What I’d never thought about before was how well-suited that theme was to early-1980s Thatcherite Britain. Labour cast itself as the party of the working class, but if I understand it right, a lot of the energy of Thatcher’s Tories came from upwardly mobile uncouth plebes, many from immigrant backgrounds, who saw the rules and social-services structures that had been put in place by Labourite socialism as a straitjacket rather than a support net. Similarly, the upper-class runner in “Chariots of Fire” thinks of his amateur course as the less moneyed one, but of course in the real world only wealthy upper-class people have the time and connections to compete at the upper levels of sport as amateurs. When the aristocrats complain about the tawdry commercialism of this Jew who’s paying his trainer, they’re obviously also complaining about the threat this poses of upsetting and opening up their social structure. This seems to me to be suffused with themes that were circulating in Thatcher-era politics: which is really more egalitarian, a society of rules for the rich and subsidies for the poor that maintains clear class divisions, or a free-for-all society in which money can buy anything, peerages included, and everyone is constantly sinking or swimming?
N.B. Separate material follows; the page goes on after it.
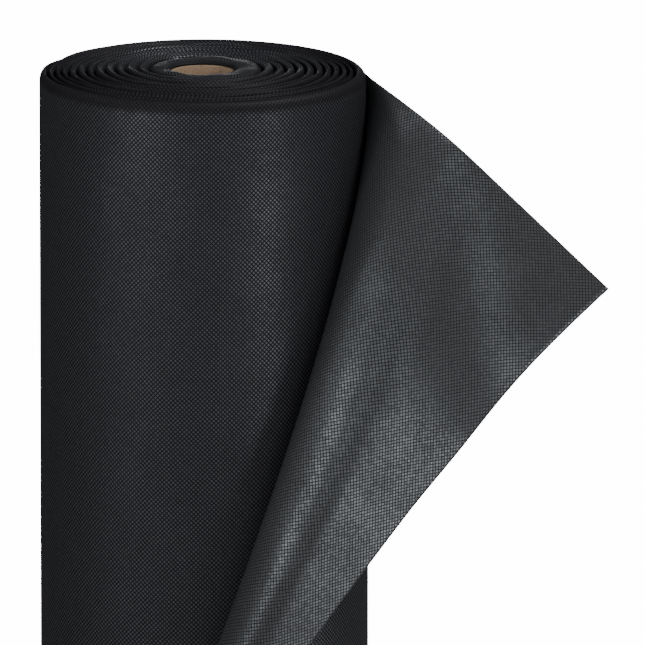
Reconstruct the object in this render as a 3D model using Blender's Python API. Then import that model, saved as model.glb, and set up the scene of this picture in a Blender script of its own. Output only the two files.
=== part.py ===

The film also teases at a weird duality in Blake’s poem, which is the mixture of Hellenic and Hebraic themes. The “bow of burning gold” and “chariot of fire” Blake wants somebody to bring him seem pretty Hellenic and Apollonian. But the pretext of the poem is an apocryphal/hypothetical visit of the “holy lamb of God” to England and, ultimately, an intent to build Jerusalem there. There’s something very nice about the way this duality recurs in the conflict between the English aristocracy with its Hellenic sporting ideals (resurrecting the Olympics etc.) and the entrance of this Jewish aspirant who upsets the value structure. Historically, the interaction between the Greco-Roman and Hebraic worlds was pretty adversarial (Maccabees, Herod, etc.), but in the long run the fusion of their value systems in a thing called Christianity turned out to be of some significance.